The heavy hand of “socialism” is apparent in the practice of “State capitalism.” Socialism, after all, is “an economic and political philosophy characterized by state ownership of the means of production in which the state exercises substantial control over economic affairs.” Whereas a socialist lean in the American economy historically has been a core component of left-wing ideology, it no longer is limited to Democratic Party progressives. It now is embraced by the MAGA right counter perceived deficiencies in the operation of America’s economy. The exercise of centralized government control means that a more intrusive Federal government is taking a hands’-on approach (and control over) core private industry.

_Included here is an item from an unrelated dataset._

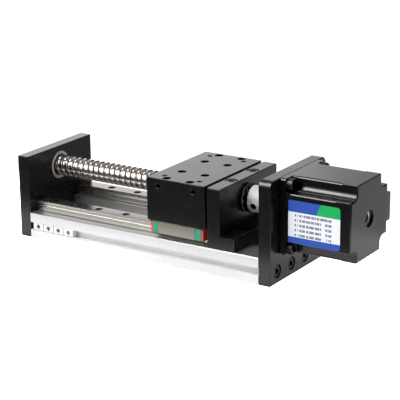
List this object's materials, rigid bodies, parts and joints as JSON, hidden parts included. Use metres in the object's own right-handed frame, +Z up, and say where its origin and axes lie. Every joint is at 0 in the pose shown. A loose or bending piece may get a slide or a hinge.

“State capitalism” rejects the underlying capitalist philosophy described by John Maynard Keynes – that is, that capitalism is “the astounding belief that the most wickedest of men will do the most wickedest of things for the greatest good of everyone.” “State capitalism” is the belief that “the State is more competent to substitute its wickedness for the wickedness of free market capitalists,” which is diametrically opposite to the Reaganite principle that “government is not the solution to our problem, government is the problem.” “State capitalism” therefore represents State capture through soft spinning the embrace of creeping socialism. Unnoticed by most Americans, the U.S. economy today has become a leader in the global trend towards centralized government control. It cannot be labeled purely capitalist and no longer is the “vulture capitalist nation” previously criticized … and envied … by Europeans. TLR has been sounding the alarm about America’s slide into socialism, a process of “Statism” that TLR defined as “the activist government intervention in markets, manufacturing, corporate economics and hiring practices” and “funded fiscally by massive deficit spending.

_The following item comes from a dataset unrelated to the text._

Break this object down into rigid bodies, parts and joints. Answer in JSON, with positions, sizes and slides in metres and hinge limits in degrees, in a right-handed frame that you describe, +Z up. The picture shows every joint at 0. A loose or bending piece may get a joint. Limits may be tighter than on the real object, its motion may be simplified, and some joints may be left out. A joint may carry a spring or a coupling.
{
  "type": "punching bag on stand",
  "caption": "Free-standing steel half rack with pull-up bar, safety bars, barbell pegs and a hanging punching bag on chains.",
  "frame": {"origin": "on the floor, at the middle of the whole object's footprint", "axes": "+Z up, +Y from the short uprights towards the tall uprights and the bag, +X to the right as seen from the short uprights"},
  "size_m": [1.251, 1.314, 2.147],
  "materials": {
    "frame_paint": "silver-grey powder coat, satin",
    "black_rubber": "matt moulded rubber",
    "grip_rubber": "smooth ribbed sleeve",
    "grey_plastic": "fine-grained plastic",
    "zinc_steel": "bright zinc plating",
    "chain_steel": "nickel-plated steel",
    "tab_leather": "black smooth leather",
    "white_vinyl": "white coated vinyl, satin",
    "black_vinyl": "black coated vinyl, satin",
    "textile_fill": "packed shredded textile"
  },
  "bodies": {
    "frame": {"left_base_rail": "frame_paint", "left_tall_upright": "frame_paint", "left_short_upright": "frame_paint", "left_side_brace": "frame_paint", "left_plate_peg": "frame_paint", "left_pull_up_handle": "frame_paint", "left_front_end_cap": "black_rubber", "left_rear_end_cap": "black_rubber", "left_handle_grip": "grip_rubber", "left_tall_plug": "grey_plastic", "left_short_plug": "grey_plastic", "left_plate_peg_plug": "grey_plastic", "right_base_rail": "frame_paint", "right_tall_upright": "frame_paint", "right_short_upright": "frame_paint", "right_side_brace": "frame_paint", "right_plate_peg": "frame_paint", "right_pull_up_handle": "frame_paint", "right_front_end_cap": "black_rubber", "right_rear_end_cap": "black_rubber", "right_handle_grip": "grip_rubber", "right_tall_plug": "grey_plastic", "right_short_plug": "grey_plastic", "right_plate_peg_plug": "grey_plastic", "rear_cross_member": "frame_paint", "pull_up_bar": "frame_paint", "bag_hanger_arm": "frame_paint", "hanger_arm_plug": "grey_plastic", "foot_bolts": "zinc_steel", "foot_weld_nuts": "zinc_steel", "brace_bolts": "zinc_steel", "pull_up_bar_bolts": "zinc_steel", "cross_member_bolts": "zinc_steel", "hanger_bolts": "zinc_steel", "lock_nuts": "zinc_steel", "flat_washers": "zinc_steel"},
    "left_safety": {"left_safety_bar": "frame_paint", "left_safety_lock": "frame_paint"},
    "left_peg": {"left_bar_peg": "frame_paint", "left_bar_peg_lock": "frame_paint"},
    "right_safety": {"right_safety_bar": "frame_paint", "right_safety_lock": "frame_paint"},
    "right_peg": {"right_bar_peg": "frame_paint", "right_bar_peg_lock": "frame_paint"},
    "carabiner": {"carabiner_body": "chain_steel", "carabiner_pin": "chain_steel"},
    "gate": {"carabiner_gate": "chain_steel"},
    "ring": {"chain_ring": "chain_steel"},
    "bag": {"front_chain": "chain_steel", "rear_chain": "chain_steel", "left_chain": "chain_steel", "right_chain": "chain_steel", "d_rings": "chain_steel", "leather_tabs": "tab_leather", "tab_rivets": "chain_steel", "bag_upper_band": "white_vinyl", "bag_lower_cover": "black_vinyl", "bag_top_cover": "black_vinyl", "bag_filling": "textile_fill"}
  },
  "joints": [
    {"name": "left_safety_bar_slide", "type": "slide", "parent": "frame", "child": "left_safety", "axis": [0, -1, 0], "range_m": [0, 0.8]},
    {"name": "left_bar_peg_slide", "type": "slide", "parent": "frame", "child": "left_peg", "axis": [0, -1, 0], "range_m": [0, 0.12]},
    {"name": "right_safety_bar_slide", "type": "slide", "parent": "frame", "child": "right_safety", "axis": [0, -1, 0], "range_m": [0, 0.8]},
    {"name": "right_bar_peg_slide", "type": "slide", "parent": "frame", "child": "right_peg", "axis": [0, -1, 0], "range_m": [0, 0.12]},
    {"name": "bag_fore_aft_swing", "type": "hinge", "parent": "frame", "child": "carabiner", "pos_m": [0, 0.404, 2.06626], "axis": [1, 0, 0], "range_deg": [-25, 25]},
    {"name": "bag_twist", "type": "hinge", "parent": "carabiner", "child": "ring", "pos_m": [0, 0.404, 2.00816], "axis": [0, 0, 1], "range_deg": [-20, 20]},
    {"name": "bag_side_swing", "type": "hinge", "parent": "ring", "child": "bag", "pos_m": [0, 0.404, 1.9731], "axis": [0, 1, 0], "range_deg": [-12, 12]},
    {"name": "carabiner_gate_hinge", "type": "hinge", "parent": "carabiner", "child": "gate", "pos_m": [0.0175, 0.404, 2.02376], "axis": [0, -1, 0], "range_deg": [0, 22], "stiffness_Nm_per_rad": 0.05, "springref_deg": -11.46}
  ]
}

That is not to say that there isn’t public support for some level of State intervention or that Statism necessarily leads to economic disaster…, although it frequently does (as Winston Churchill noted, “The inherent vice of capitalism is the unequal sharing of blessings; the inherent virtue of socialism is the equal sharing of miseries”). Despite the trend towards adoption of some version of “American socialism,” TLR continues to be a strong believer in the American brand of capitalism and, therefore, in an undiluted far less government-intrusiveness. Although FDR initiated the insertion of socialism socialist structures into America’s government and even though subsequent Presidents from both Political Parties have increased its size, breadth and depth, it is only recently that America’s embrace of socialism — by both Parties — has taken major leaps forward, recently during the Biden Administration when government entitlements and subsidies targeting core American industries reached new heights, and then this year under policies executed by President Trump. President Biden’s efforts to expand the New Deal of Franklin Roosevelt were junked by Trump 2.0. What President Trump has substituted nevertheless isn’t an increased reliance on private enterprise, but rather a permutation of socialism based on the Chinese model of beneficent centralized government policy-making. For example (and quoting in part from a recent piece in The Economist), the Trump Administration has been creating “State-owned enterprises with American characteristics” (an emulation of Chairman Xi’s policy of creating “Chinese champions with Chinese characteristics”) by turning corporate icon Intel into a government-owned champion, demanding and receiving a “golden share” from US Steel (and promptly using it to prevent the closure of an Illinois plant), pressuring Nvidia to agree to the U.S. government receiving 15% of the proceeds from Nvidia’s export of H20 chips to China, taking equity interests in Cameco, MP Materials, Lithium Americas and other companies deemed by government edict to be stakeholders in “strategic industries,” and firing the head of the Bureau of Labor Statistics after the BLS failed to provide the statistics preferred by the Administration.

President Trump treats his approach to “State capitalism” as part of a consistent “national conservative” philosophy. It is not. It instead mirrors the approach of left-wing progressives by seeking an activist, Statist Federal government approach in addressing economic issues. In that sense, both left-wing progressives and MAGA conservatives are in agreement on a populist agenda that rejects traditional American capitalism in favor of a “new New Deal.” As George Selgin motes in his recent book, “False Dawn: The New Deal and the Promise of Recovery, 1933-1947,” “Donald Trump’s administration … is the most economically interventionist administration — by this important metric, it is the most progressive administration — since the New Deal,” concluding that it is “draining [capitalist] dynamism from the economy.” Today’s Democrats and Republicans may accurately be grouped together by future historians as “fellow travelers” of Statism.

China has served many as an exemplar of successful centralized economic planning. Any number of commentators accordingly have mistakenly highlighted China’s economic outperformance as evidence of the superiority of centralized government planning over American capitalism. The MAGA New Deal apparently is modeling itself on the Chinese example. Employing the label “State capitalism,” however, doesn’t transmute centralized government economic planning into an improved version of American capitalism. It’s an Americanized version of socialism, pure and simple.